Be ready, because if you are lucky, you’ll have to go through the process very soon.

A matter of choice

With 2.41 billion monthly active users and its stock trading at the high-end of its 52 weeks rolling average, Facebook is not going to take responsibility for the damages it does to society and democracy. Businesses tend to change when things go bad (we all do, to be honest), and despite some slaps on the wrist for its malpractices, keep your expectations low on the company making it its priority to modify what made them rich.

Regulators and politicians, on the other hand, are late in taking actions to avoid Facebook and others to keep wreaking avock in our communities. The former are chasing a change in society and business that they clearly struggle to understand, and operating at national level they are more concerned with making sure home companies are competitive than with doing what’s longly overdue. The latter, well on all sides they have embraced the platforms using all of the possible subterfuges and tricks they could learn to make themselves more visible, more likeable, more approchable, and eventually more votable.

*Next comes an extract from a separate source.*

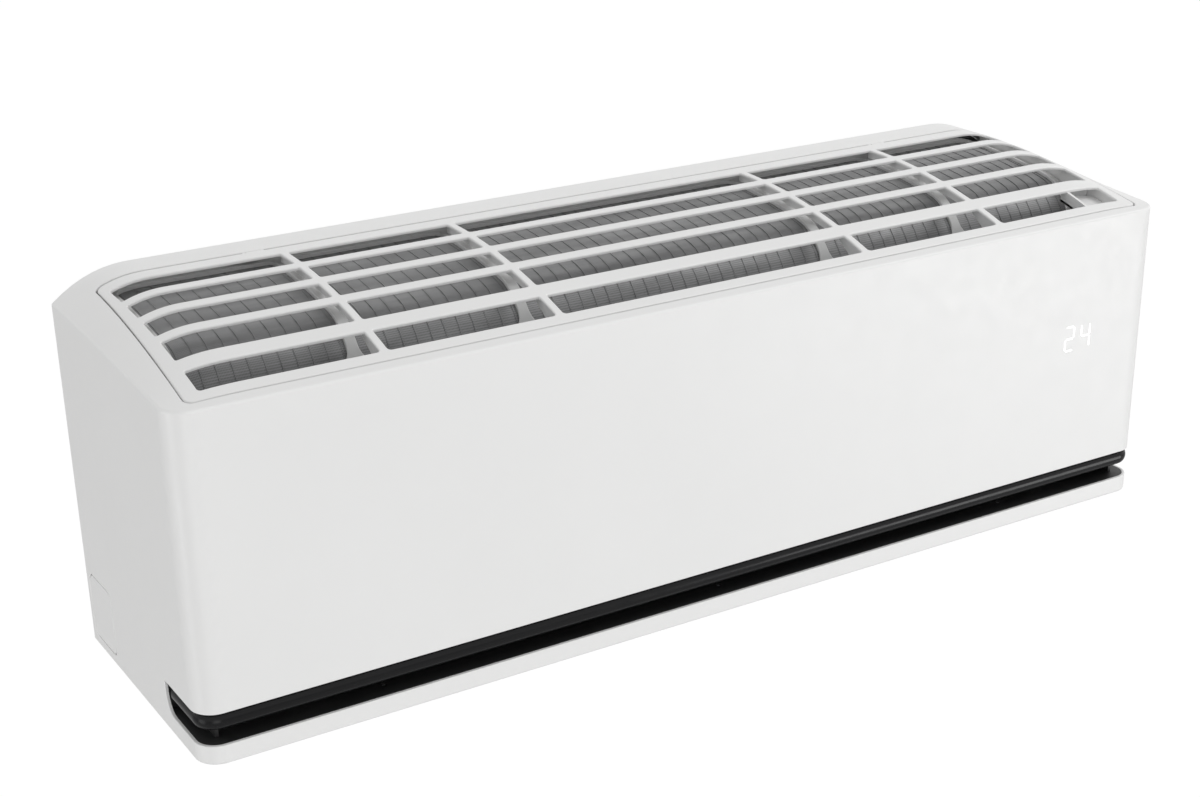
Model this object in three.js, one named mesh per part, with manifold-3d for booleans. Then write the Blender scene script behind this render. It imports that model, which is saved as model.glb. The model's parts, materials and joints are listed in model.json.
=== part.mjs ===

There’s still a missing part in this picture, and it’s the 2.41 billion monthly active users. That’s us. The ones that use Facebook, the ones that create content for the platform keeping it alive, the ones that endorse their policies and business model whether we like them or not, the ones that cannot leave because, you know, “I have all my pictures there”, or “there’s that group I want to follow”. It’s once again a matter of what is fair and what is convenient. Until we keep choosing convenient, it’s pointless to storm social media channels every time something terrible happens.